» Dataset content:
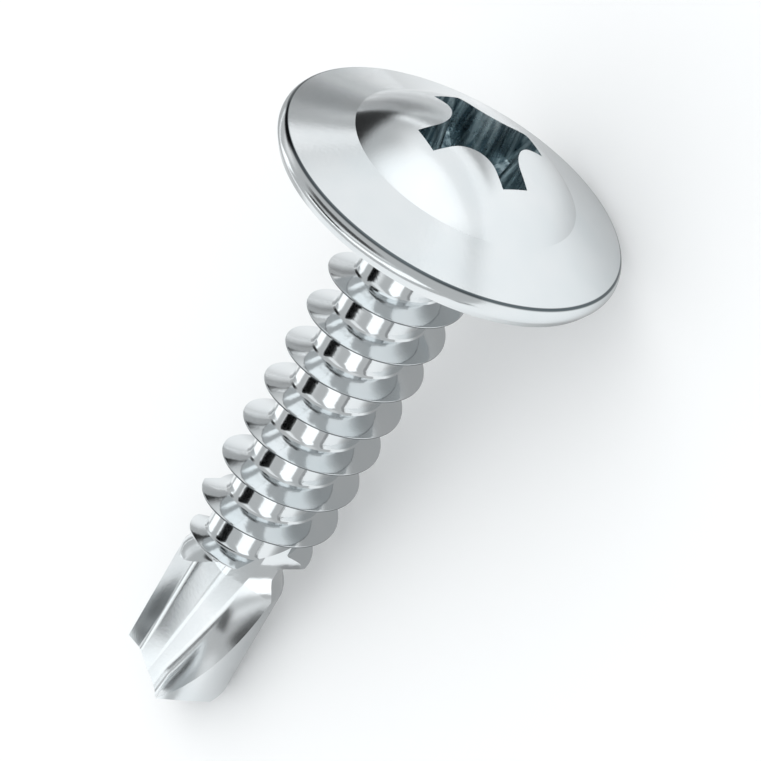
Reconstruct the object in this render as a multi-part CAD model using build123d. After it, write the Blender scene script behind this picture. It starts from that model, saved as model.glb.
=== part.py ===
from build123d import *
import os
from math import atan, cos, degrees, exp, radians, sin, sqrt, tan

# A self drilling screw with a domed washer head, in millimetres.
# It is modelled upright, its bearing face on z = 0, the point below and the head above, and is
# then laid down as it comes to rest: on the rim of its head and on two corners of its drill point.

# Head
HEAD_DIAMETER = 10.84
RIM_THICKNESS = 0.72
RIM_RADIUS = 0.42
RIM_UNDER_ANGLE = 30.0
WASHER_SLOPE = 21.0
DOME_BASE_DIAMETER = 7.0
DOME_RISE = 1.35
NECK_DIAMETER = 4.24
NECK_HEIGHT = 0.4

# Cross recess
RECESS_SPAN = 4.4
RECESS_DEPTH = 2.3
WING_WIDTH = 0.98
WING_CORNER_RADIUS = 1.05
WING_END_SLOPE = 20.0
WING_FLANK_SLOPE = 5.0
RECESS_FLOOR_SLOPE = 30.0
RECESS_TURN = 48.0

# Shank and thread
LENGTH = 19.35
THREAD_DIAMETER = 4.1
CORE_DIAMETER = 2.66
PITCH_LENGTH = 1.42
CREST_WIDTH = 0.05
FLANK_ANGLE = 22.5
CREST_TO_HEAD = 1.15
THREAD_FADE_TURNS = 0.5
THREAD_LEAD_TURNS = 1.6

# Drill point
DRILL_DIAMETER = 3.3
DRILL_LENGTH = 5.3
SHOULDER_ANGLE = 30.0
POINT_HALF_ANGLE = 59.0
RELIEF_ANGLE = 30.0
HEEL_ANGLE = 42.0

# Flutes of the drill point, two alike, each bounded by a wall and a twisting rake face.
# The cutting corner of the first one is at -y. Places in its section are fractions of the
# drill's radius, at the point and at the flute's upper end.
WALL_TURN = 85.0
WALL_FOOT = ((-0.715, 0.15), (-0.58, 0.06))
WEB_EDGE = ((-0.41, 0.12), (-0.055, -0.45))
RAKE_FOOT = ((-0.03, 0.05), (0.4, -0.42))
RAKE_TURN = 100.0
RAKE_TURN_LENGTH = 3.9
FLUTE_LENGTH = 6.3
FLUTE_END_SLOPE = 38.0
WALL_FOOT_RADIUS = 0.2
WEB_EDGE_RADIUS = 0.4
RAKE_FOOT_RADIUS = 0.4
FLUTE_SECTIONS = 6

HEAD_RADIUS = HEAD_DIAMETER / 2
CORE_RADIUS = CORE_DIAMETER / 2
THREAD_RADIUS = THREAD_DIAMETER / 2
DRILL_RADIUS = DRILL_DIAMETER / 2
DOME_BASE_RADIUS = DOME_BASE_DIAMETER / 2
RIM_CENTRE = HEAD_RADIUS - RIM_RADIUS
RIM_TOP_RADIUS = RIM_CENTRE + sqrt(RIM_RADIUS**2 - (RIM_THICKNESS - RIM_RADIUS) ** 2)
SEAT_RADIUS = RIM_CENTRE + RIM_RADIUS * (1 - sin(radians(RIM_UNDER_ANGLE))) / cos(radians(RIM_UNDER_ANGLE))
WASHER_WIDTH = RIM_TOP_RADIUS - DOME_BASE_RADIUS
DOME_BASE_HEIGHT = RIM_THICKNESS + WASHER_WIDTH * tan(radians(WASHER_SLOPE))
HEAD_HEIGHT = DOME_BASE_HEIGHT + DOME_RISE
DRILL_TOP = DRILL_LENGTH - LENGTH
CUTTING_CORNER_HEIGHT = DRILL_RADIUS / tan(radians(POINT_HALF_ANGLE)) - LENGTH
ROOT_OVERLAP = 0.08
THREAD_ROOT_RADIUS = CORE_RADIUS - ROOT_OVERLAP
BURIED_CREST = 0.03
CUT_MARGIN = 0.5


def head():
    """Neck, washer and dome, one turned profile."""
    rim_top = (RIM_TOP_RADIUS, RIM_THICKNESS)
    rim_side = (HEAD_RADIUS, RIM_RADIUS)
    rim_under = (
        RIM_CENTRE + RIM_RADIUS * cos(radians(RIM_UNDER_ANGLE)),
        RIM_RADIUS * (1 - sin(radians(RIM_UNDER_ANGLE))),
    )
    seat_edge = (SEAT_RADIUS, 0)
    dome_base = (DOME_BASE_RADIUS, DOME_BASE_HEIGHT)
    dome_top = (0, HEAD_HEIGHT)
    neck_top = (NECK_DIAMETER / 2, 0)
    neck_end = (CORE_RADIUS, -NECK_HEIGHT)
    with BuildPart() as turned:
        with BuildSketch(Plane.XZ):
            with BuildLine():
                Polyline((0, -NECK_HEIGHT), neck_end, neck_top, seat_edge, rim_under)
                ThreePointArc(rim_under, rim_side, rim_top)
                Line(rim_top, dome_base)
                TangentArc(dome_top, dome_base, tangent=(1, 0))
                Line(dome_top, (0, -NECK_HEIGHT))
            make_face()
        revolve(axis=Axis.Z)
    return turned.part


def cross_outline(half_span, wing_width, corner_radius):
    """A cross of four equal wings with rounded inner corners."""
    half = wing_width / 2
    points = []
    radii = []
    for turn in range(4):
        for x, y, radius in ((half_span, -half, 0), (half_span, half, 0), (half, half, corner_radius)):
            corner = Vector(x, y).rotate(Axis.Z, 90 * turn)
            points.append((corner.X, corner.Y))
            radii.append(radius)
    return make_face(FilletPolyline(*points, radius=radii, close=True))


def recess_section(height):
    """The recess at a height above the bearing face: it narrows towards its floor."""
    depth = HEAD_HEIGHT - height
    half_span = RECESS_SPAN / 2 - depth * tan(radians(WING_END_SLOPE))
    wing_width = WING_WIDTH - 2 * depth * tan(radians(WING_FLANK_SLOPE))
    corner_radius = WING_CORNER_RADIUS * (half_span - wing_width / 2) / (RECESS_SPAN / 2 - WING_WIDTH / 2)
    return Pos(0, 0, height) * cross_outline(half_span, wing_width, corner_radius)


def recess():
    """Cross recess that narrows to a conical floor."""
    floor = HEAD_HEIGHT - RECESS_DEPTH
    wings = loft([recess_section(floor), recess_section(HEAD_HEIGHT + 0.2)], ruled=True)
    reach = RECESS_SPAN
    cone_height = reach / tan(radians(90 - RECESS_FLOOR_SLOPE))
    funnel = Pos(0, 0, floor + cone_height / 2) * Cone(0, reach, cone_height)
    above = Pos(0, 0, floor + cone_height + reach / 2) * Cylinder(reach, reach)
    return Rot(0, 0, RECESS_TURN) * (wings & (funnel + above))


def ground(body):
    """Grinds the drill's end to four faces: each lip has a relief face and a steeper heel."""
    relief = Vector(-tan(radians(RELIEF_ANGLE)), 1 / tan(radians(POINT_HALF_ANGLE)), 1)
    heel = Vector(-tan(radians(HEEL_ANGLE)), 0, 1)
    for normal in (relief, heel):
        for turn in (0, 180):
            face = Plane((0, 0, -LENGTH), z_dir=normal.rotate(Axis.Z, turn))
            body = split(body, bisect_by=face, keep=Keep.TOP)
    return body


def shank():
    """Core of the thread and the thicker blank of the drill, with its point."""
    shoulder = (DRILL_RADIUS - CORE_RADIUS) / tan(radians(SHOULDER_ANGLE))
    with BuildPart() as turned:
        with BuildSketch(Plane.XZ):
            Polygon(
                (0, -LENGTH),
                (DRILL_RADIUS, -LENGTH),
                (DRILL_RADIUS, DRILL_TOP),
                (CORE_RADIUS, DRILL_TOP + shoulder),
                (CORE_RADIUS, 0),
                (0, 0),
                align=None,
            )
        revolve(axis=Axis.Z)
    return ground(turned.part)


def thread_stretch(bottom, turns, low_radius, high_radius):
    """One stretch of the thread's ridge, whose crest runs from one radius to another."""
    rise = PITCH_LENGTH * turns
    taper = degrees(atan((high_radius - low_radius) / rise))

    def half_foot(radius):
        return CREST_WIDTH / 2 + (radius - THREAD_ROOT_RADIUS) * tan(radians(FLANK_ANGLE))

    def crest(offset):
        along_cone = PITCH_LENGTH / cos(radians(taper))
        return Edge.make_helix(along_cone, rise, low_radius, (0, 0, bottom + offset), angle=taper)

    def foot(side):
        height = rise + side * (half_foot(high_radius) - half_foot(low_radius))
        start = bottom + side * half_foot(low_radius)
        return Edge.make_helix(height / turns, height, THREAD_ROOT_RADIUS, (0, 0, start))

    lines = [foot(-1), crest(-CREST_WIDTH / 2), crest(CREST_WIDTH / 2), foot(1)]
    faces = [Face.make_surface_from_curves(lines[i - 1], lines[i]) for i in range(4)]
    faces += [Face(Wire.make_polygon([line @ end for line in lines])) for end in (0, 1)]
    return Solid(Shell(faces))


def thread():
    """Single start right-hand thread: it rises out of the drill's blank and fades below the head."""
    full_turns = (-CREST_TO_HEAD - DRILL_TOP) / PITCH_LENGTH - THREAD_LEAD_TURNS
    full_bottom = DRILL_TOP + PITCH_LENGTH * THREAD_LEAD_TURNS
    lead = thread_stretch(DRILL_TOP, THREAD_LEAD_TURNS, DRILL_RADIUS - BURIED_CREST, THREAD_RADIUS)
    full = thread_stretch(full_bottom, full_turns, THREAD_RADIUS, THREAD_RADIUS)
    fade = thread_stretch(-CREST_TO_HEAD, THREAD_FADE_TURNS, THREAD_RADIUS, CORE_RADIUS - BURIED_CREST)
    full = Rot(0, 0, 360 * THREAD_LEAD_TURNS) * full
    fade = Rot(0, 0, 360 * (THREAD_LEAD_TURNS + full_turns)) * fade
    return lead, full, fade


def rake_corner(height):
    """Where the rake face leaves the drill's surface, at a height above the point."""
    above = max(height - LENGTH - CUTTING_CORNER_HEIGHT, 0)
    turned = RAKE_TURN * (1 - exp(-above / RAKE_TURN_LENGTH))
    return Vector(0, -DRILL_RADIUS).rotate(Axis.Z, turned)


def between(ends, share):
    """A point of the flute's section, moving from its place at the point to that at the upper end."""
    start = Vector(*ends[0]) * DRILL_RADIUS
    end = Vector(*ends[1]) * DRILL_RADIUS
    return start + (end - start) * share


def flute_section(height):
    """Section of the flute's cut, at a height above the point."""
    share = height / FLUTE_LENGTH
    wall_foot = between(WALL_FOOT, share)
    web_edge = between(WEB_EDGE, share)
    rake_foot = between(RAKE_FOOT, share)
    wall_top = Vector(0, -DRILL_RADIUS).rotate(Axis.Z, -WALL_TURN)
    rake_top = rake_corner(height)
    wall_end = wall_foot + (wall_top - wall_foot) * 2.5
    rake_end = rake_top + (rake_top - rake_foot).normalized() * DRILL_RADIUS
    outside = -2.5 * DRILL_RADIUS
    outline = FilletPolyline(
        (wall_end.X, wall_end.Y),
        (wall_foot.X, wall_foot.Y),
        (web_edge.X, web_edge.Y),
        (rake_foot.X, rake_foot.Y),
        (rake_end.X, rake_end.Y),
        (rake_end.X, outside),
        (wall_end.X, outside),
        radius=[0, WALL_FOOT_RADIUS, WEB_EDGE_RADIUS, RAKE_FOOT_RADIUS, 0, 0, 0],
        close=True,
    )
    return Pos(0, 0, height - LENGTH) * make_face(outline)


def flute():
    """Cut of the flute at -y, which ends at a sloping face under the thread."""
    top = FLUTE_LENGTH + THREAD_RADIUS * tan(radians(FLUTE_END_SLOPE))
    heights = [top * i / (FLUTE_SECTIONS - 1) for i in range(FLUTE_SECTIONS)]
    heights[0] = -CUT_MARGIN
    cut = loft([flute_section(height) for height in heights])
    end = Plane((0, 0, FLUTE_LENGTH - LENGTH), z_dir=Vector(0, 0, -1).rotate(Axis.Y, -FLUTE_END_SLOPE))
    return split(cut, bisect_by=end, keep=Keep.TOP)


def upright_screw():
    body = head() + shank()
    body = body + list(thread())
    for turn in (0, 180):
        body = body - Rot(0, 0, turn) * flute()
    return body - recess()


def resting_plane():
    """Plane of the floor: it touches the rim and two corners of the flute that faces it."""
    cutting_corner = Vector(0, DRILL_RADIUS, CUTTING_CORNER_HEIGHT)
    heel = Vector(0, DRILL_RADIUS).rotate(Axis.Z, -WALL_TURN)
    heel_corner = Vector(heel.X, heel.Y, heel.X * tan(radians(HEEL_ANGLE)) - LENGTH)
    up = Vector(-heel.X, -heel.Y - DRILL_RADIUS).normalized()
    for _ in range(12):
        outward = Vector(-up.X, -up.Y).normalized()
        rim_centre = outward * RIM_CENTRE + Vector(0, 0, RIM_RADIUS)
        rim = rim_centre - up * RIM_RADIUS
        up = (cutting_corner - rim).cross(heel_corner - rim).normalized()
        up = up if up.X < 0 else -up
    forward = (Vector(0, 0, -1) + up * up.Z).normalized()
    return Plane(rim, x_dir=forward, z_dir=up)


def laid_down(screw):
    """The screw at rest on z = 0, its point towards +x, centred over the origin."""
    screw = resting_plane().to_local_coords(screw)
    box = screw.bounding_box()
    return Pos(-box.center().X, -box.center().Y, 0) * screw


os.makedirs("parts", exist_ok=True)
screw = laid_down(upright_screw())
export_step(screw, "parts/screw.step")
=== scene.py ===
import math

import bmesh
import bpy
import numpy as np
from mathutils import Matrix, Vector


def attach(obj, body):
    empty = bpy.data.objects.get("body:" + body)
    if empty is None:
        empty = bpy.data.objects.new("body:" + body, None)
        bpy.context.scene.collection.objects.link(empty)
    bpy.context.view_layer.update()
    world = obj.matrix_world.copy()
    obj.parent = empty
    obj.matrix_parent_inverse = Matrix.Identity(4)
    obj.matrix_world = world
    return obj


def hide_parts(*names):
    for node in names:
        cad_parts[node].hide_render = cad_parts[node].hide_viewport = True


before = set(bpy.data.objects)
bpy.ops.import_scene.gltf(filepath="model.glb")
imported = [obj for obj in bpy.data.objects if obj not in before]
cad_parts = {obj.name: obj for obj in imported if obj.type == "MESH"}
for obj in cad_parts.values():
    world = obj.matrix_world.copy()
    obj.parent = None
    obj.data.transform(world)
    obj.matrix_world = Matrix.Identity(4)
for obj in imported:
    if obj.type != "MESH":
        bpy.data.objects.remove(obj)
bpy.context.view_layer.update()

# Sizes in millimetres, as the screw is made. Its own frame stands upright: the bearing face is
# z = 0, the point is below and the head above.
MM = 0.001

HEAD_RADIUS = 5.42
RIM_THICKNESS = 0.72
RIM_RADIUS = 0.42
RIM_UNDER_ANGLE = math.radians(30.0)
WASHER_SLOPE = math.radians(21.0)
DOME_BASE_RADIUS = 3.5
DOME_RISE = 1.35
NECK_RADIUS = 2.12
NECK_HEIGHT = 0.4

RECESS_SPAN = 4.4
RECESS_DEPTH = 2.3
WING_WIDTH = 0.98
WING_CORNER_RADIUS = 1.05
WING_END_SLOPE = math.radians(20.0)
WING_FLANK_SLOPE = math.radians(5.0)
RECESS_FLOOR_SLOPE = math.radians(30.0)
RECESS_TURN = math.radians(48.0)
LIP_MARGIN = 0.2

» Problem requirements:
Among the lines above, find the one with "return Pos(-box.center().X, -box.center().Y, 0)" and the one with "before = set(bpy.data.objects)". Quote both and everything between them, exactly.

» Reply to the task:
    return Pos(-box.center().X, -box.center().Y, 0) * screw


os.makedirs("parts", exist_ok=True)
screw = laid_down(upright_screw())
export_step(screw, "parts/screw.step")
=== scene.py ===
import math

import bmesh
import bpy
import numpy as np
from mathutils import Matrix, Vector


def attach(obj, body):
    empty = bpy.data.objects.get("body:" + body)
    if empty is None:
        empty = bpy.data.objects.new("body:" + body, None)
        bpy.context.scene.collection.objects.link(empty)
    bpy.context.view_layer.update()
    world = obj.matrix_world.copy()
    obj.parent = empty
    obj.matrix_parent_inverse = Matrix.Identity(4)
    obj.matrix_world = world
    return obj


def hide_parts(*names):
    for node in names:
        cad_parts[node].hide_render = cad_parts[node].hide_viewport = True


before = set(bpy.data.objects)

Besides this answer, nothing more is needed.